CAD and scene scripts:

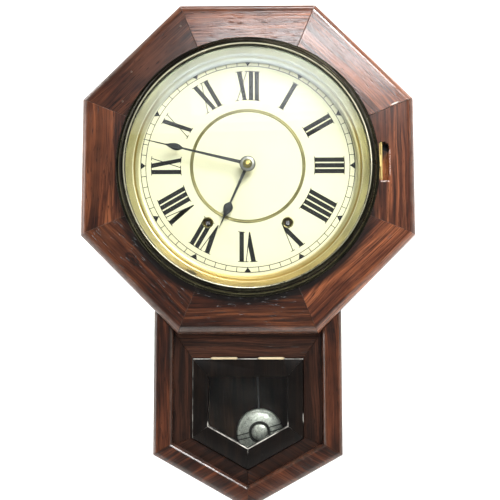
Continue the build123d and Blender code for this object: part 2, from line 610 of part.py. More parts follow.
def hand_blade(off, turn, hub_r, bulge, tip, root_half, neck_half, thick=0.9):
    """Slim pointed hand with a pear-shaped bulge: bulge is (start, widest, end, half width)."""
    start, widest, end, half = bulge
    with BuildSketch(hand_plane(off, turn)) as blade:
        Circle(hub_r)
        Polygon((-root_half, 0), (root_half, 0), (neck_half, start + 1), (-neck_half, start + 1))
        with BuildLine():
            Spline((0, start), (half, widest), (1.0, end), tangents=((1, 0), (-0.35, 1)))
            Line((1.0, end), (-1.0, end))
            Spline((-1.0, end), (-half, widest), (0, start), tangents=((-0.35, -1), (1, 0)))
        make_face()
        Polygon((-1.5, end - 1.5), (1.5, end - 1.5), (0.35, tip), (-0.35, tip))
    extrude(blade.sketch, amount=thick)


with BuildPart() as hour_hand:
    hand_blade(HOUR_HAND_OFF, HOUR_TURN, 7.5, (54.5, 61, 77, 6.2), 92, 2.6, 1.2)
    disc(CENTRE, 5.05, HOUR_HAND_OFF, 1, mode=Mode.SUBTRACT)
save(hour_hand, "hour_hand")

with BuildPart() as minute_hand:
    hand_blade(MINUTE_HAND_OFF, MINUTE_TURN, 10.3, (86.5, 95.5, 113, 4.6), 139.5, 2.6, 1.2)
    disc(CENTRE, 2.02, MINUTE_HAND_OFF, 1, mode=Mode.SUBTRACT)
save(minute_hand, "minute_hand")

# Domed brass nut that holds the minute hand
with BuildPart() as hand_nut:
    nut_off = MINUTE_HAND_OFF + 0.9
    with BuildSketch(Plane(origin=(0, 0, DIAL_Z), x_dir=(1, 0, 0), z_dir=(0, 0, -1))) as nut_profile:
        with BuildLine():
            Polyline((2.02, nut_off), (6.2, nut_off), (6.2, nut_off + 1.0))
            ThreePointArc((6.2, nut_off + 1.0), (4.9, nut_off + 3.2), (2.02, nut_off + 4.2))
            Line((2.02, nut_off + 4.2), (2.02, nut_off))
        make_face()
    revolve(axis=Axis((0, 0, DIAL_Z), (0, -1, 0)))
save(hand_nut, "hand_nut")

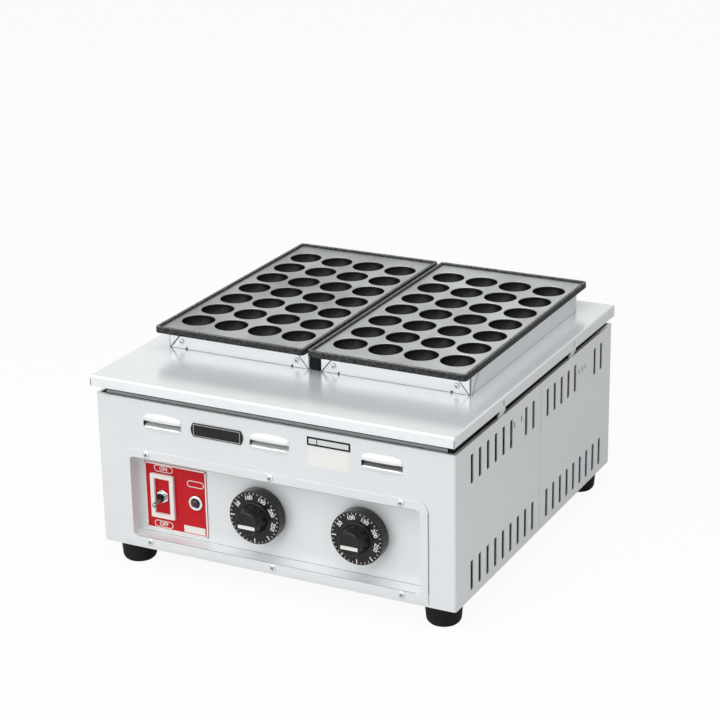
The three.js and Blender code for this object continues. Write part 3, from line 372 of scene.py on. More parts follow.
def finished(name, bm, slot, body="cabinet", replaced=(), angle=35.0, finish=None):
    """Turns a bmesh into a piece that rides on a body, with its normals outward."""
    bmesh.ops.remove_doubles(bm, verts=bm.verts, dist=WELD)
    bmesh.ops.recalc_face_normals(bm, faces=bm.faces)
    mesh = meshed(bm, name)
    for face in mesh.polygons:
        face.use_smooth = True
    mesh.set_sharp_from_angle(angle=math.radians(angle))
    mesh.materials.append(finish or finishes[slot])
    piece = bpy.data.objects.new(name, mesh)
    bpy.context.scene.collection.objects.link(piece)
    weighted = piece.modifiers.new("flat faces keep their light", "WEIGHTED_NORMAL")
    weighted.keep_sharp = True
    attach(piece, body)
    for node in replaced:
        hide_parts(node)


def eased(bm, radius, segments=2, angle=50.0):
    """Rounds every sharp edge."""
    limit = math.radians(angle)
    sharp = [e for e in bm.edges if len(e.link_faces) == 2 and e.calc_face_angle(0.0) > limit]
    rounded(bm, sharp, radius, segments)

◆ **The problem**
Reproduce all the data word for word.

◆ **Output of the task**
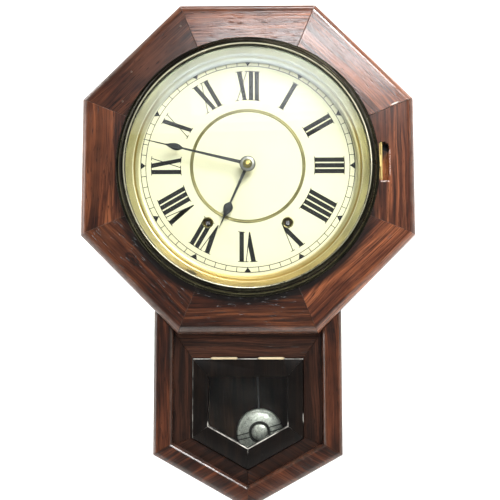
Continue the build123d and Blender code for this object: part 2, from line 610 of part.py. More parts follow.
def hand_blade(off, turn, hub_r, bulge, tip, root_half, neck_half, thick=0.9):
    """Slim pointed hand with a pear-shaped bulge: bulge is (start, widest, end, half width)."""
    start, widest, end, half = bulge
    with BuildSketch(hand_plane(off, turn)) as blade:
        Circle(hub_r)
        Polygon((-root_half, 0), (root_half, 0), (neck_half, start + 1), (-neck_half, start + 1))
        with BuildLine():
            Spline((0, start), (half, widest), (1.0, end), tangents=((1, 0), (-0.35, 1)))
            Line((1.0, end), (-1.0, end))
            Spline((-1.0, end), (-half, widest), (0, start), tangents=((-0.35, -1), (1, 0)))
        make_face()
        Polygon((-1.5, end - 1.5), (1.5, end - 1.5), (0.35, tip), (-0.35, tip))
    extrude(blade.sketch, amount=thick)


with BuildPart() as hour_hand:
    hand_blade(HOUR_HAND_OFF, HOUR_TURN, 7.5, (54.5, 61, 77, 6.2), 92, 2.6, 1.2)
    disc(CENTRE, 5.05, HOUR_HAND_OFF, 1, mode=Mode.SUBTRACT)
save(hour_hand, "hour_hand")

with BuildPart() as minute_hand:
    hand_blade(MINUTE_HAND_OFF, MINUTE_TURN, 10.3, (86.5, 95.5, 113, 4.6), 139.5, 2.6, 1.2)
    disc(CENTRE, 2.02, MINUTE_HAND_OFF, 1, mode=Mode.SUBTRACT)
save(minute_hand, "minute_hand")

# Domed brass nut that holds the minute hand
with BuildPart() as hand_nut:
    nut_off = MINUTE_HAND_OFF + 0.9
    with BuildSketch(Plane(origin=(0, 0, DIAL_Z), x_dir=(1, 0, 0), z_dir=(0, 0, -1))) as nut_profile:
        with BuildLine():
            Polyline((2.02, nut_off), (6.2, nut_off), (6.2, nut_off + 1.0))
            ThreePointArc((6.2, nut_off + 1.0), (4.9, nut_off + 3.2), (2.02, nut_off + 4.2))
            Line((2.02, nut_off + 4.2), (2.02, nut_off))
        make_face()
    revolve(axis=Axis((0, 0, DIAL_Z), (0, -1, 0)))
save(hand_nut, "hand_nut")

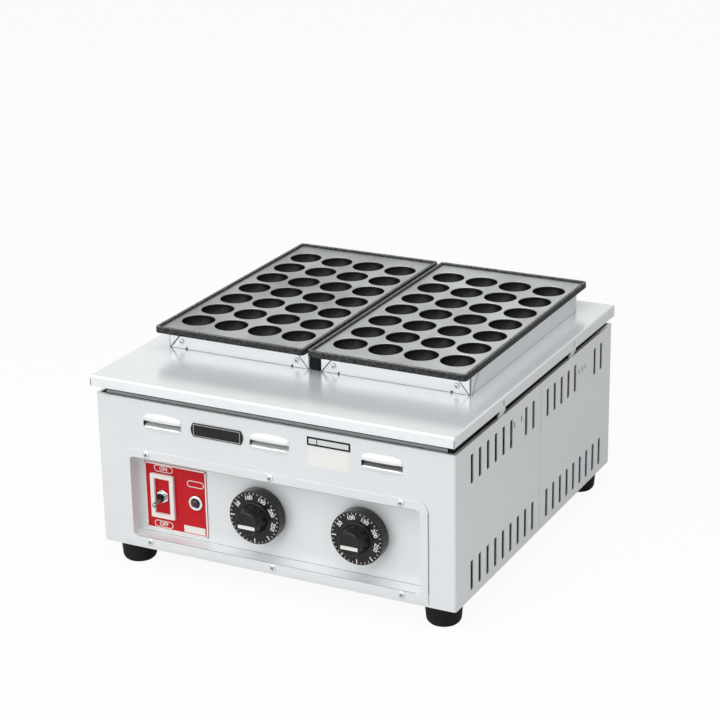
The three.js and Blender code for this object continues. Write part 3, from line 372 of scene.py on. More parts follow.
def finished(name, bm, slot, body="cabinet", replaced=(), angle=35.0, finish=None):
    """Turns a bmesh into a piece that rides on a body, with its normals outward."""
    bmesh.ops.remove_doubles(bm, verts=bm.verts, dist=WELD)
    bmesh.ops.recalc_face_normals(bm, faces=bm.faces)
    mesh = meshed(bm, name)
    for face in mesh.polygons:
        face.use_smooth = True
    mesh.set_sharp_from_angle(angle=math.radians(angle))
    mesh.materials.append(finish or finishes[slot])
    piece = bpy.data.objects.new(name, mesh)
    bpy.context.scene.collection.objects.link(piece)
    weighted = piece.modifiers.new("flat faces keep their light", "WEIGHTED_NORMAL")
    weighted.keep_sharp = True
    attach(piece, body)
    for node in replaced:
        hide_parts(node)


def eased(bm, radius, segments=2, angle=50.0):
    """Rounds every sharp edge."""
    limit = math.radians(angle)
    sharp = [e for e in bm.edges if len(e.link_faces) == 2 and e.calc_face_angle(0.0) > limit]
    rounded(bm, sharp, radius, segments)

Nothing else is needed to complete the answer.